The most expensive decision your product organisation makes is committing to build something before validating that it is worth building. How much of your current backlog has been genuinely validated against the four risks?
Engineers who are involved in customer discovery make better technical decisions. Not occasionally, and not marginally - systematically and significantly. The cost of including engineers in research is small. The cost of excluding them accumulates in every design decision made without their context.
Feature roadmaps are contracts that commit to solutions rather than problems. A team given a feature to build cannot discover that the feature is the wrong solution. Only a team given a problem to solve can make that discovery.
The best product teams are not defined by their methodology. They are defined by a deep commitment to understanding the customer, a willingness to be wrong, and the discipline to test before they build.
Audit your last quarter's shipped features against the four risks. For each, ask: how did we validate that customers would use it, could use it, that we could build it, and that it worked for the business? Where are the gaps?
Get your engineers into a customer conversation this month. Even one session. Ask them afterwards what they learned that changed their understanding of the problem. The answer will make the case for doing it more often.
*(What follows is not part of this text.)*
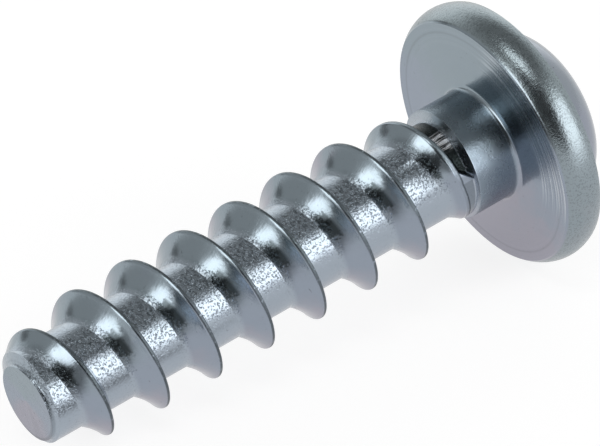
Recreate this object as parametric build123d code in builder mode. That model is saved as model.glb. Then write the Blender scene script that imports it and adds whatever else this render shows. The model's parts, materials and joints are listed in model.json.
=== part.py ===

Identify your most impactful feature currently in discovery. Run a structured test against value and usability risk before committing to build. Prototype, test, learn. Then decide.
Write your product vision. Not the mission statement - the specific, vivid picture of the future state your product is trying to create for customers. Make it concrete enough to evaluate decisions against it.
Measure your discovery failure rate. Of the features shipped in the last year, how many achieved their intended outcome? If you cannot answer this question, you have a measurement gap - and without measurement, discovery cannot improve.
"The best teams I've ever observed have one thing in common: they are trying to discover the right product to build, not just how to build the product they were told to build."